*SUPPLIED RECORDS*:

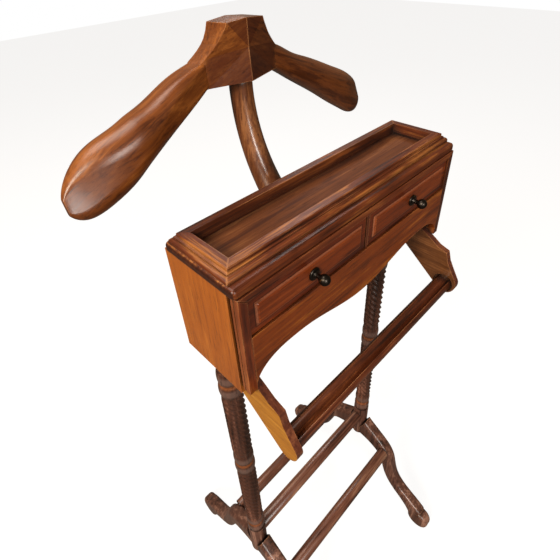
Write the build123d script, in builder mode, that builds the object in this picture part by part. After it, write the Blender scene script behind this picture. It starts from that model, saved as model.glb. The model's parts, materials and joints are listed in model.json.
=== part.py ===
"""Valet stand: coat hanger, case with two drawers and a tray, trouser bar and turned base.

Millimetres. +Z is up, -Y is the front and X runs along the case. The origin is on the floor,
midway between the two columns.
"""
import os
from math import cos, pi, sin

from build123d import *

os.makedirs("parts", exist_ok=True)

# ---------------------------------------------------------------- driving dimensions
# case
case_half = 202.5  # half of the case's outside width
panel = 12.0  # thickness of the side panels
inner_half = case_half - panel
case_back = 33.8
back_thickness = 10.0
case_bottom = 841.5
case_top = 994.5
frame_front = -83.3  # front plane of the face frame
frame_back = -68.1
frame_half = 201.5
stile_bottom = 852.0
opening_top = 985.5
opening_bottom = 936.0
board = 10.0  # thickness of the board under the drawers
divider = 5.0

# tray on top of the case
rim_top = 1017.7
rim_half = 194.7
rim_front = -64.2
rim_back = 17.6
rim_width = 10.7
tray_floor_top = 1001.7
moulding_step = 7.0  # how far the foot of the moulding stands out past the rim
cap_top = 1005.0  # cap board between the case and the moulding
cap_half = 204.0
cap_front = -81.5
cap_back = 31.0
cap_round = 4.6  # rounding of its upper edges

# drawers
slide_gap = 0.3
front_gap = 1.1  # round the drawer fronts
front_thickness = 14.0
field_border = 9.5
field_height = 2.3
side_thickness = 8.0
drawer_side_top = 978.0
drawer_back_y = 18.0
bottom_z = 940.0
bottom_thickness = 4.0
knob_x = 98.5
knob_z = 959.5
knob_reach = 14.5  # face of the drawer to the middle of the ball

# trouser bar and its brackets
bracket_thickness = 10.0
bar_y = -118.5
bar_z = 776.5
bar_radius = 13.6
bar_recess = 16.5
bar_tenon = 8.0

# columns, hubs, legs and rails
column_x = 175.3
hub_bottom = 193.0
hub_top = 297.0
hub_radius = 17.2
bead_radius = 17.0
bead_height = 27.0
bead_pairs = (558.5, 771.0)  # heights of the waist between the two beads of each pair
twist_radius = 15.9
twist_end_radius = 14.0
column_neck_radius = 13.5
column_tenon = 10.0
leg_width = 29.0
rail_radius = 12.5
rail_tenon = 7.0
rail_y = 82.6
rail_z = 198.0
centre_rail_z = 270.0

# neck and hanger
neck_radius = 15.75  # at the hanger
neck_foot_radius = 21.5
neck_y = 132.2
neck_bend = 232.0  # radius of the neck's curve
neck_bend_z = 1100.0
neck_tenon = 9.0
hanger_bottom = 1106.5
dowel_radius = 4.0
dowel_half = 20.0
dowel_z = 1164.0
screw_radius = 1.8
screw_head_radius = 4.0

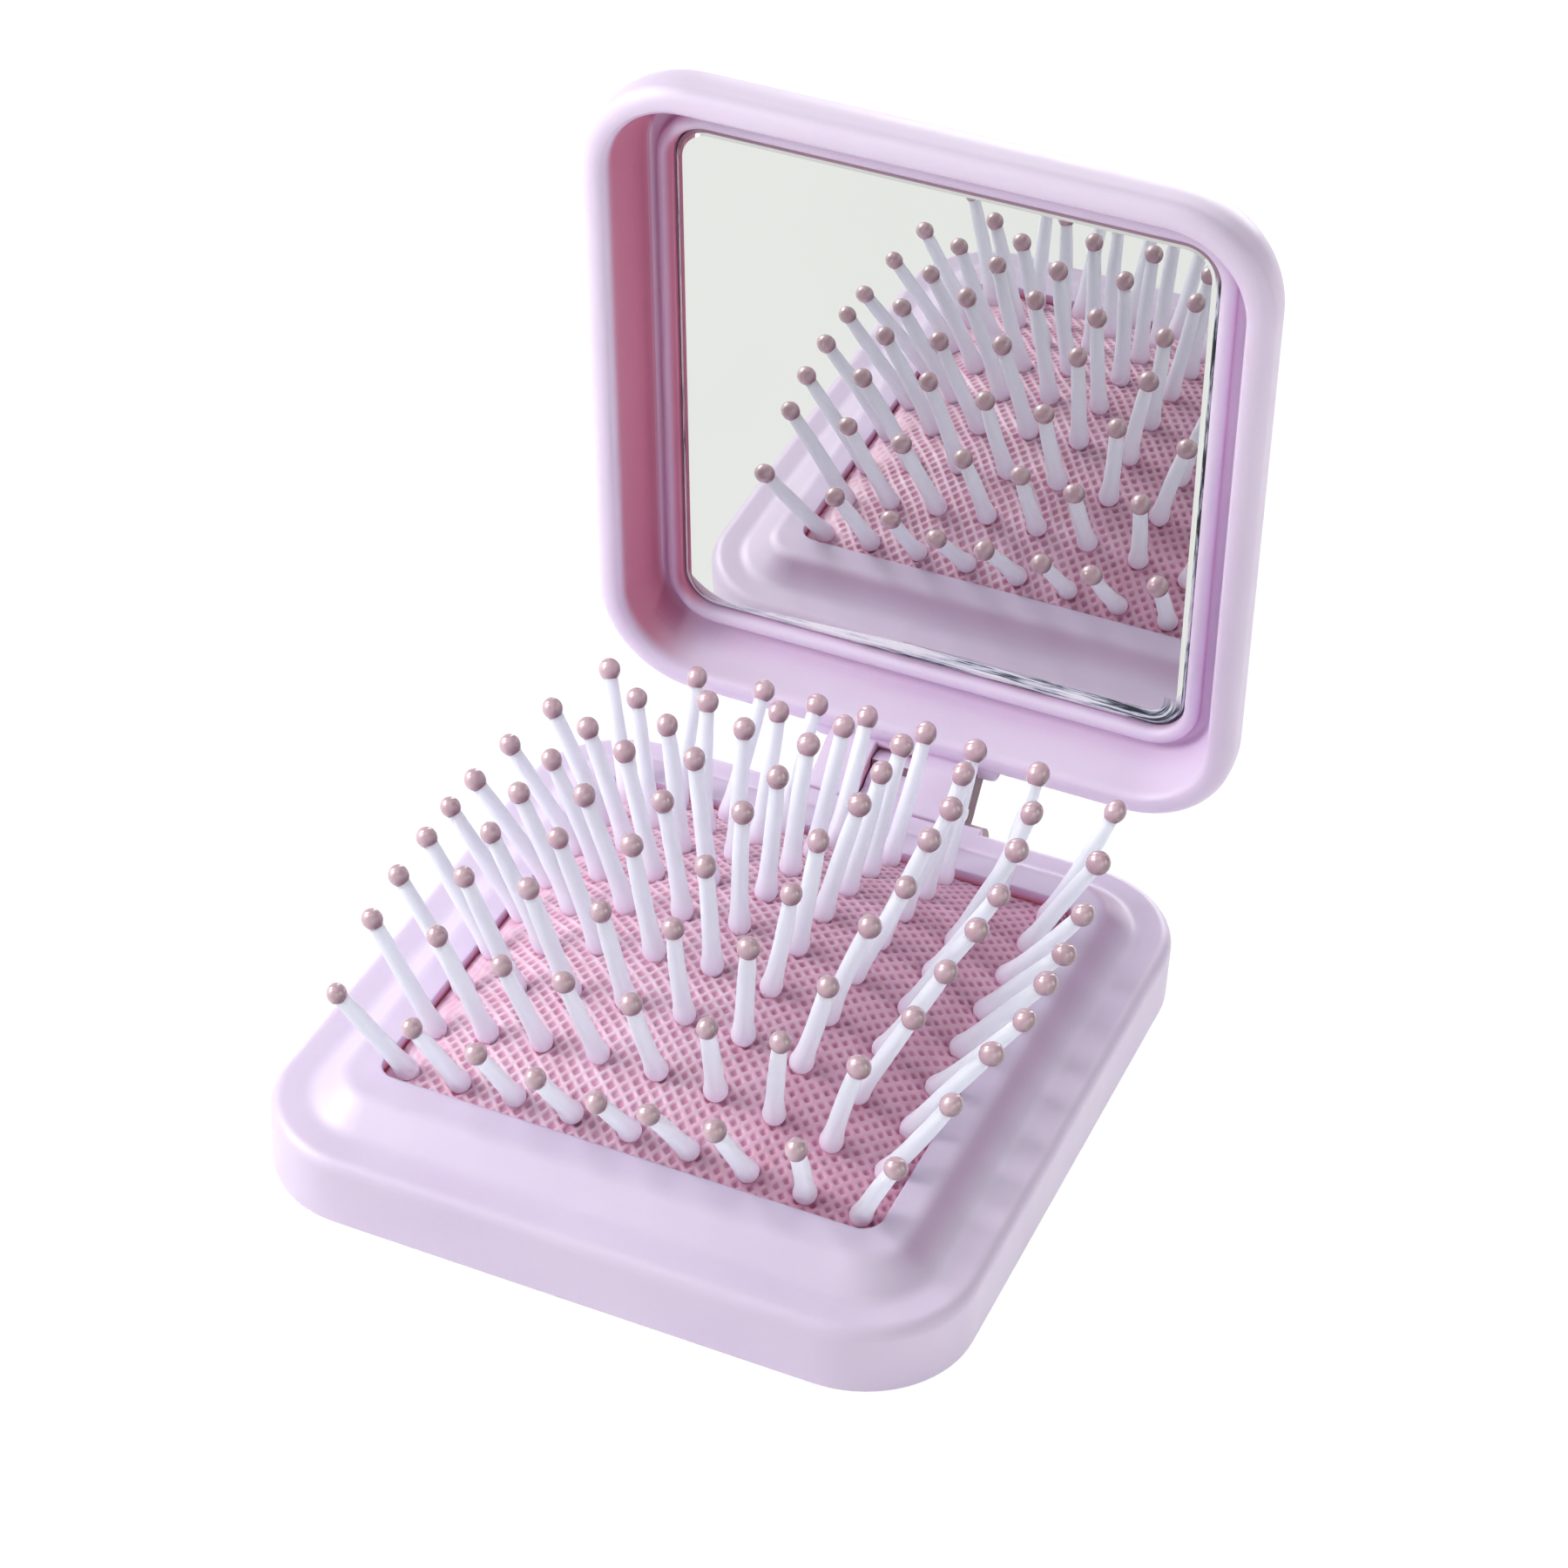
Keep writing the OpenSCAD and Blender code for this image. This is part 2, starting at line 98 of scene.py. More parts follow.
# the rubber dome: its rise, the height of its rim, how far its curve runs on under the deck, and its play
DOME_H, DOME_RIM = 9.16, 9.24
DOME_PAST_X, DOME_PAST_Y = 0.6, 0.7
DOME_GAP = 0.3
# the pins: rows on each side of the middle one, length, distance of the last row from the opening's edge,
# and how much their lean varies, in degrees
LAST = 4
STEPS = range(-LAST, LAST + 1)
PIN_LEN = 14.5
PIN_IN_X, PIN_IN_Y = 2.6, 2.7
SCATTER = 3.0
# the hinge axis, the angle of the open lid, and the height of its lip when it is shut
HINGE_Y, HINGE_Z, LID_OPEN, LIP_Z = 44.34, 6.15, math.radians(84), 8.4
# the mirror: half its width and depth, its corners, and how far it sits towards the hinge
GLASS_X, GLASS_Y, GLASS_R, GLASS_SHIFT = 30.1, 31.95, 4.0, 0.55


def dome_z(x, y):
    """Height of the rubber."""
    return DOME_RIM + DOME_H * (1 - (x / (OPEN_X + DOME_PAST_X)) ** 2) * (1 - (y / (OPEN_Y + DOME_PAST_Y)) ** 2)


def foot(i, j):
    """Where a pin leaves the rubber. The rows are a little closer near the edge."""
    u, v = i / LAST, j / LAST
    x = (OPEN_X - PIN_IN_X) * (1.04 * u - 0.04 * u ** 3)
    y = (OPEN_Y - PIN_IN_Y) * (1.04 * v - 0.04 * v ** 3)
    return np.array([x, y, dome_z(x, y)])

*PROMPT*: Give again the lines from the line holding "Keep writing the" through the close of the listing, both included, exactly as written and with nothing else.

*CORRECT OUTPUT*:
Keep writing the OpenSCAD and Blender code for this image. This is part 2, starting at line 98 of scene.py. More parts follow.
# the rubber dome: its rise, the height of its rim, how far its curve runs on under the deck, and its play
DOME_H, DOME_RIM = 9.16, 9.24
DOME_PAST_X, DOME_PAST_Y = 0.6, 0.7
DOME_GAP = 0.3
# the pins: rows on each side of the middle one, length, distance of the last row from the opening's edge,
# and how much their lean varies, in degrees
LAST = 4
STEPS = range(-LAST, LAST + 1)
PIN_LEN = 14.5
PIN_IN_X, PIN_IN_Y = 2.6, 2.7
SCATTER = 3.0
# the hinge axis, the angle of the open lid, and the height of its lip when it is shut
HINGE_Y, HINGE_Z, LID_OPEN, LIP_Z = 44.34, 6.15, math.radians(84), 8.4
# the mirror: half its width and depth, its corners, and how far it sits towards the hinge
GLASS_X, GLASS_Y, GLASS_R, GLASS_SHIFT = 30.1, 31.95, 4.0, 0.55


def dome_z(x, y):
    """Height of the rubber."""
    return DOME_RIM + DOME_H * (1 - (x / (OPEN_X + DOME_PAST_X)) ** 2) * (1 - (y / (OPEN_Y + DOME_PAST_Y)) ** 2)


def foot(i, j):
    """Where a pin leaves the rubber. The rows are a little closer near the edge."""
    u, v = i / LAST, j / LAST
    x = (OPEN_X - PIN_IN_X) * (1.04 * u - 0.04 * u ** 3)
    y = (OPEN_Y - PIN_IN_Y) * (1.04 * v - 0.04 * v ** 3)
    return np.array([x, y, dome_z(x, y)])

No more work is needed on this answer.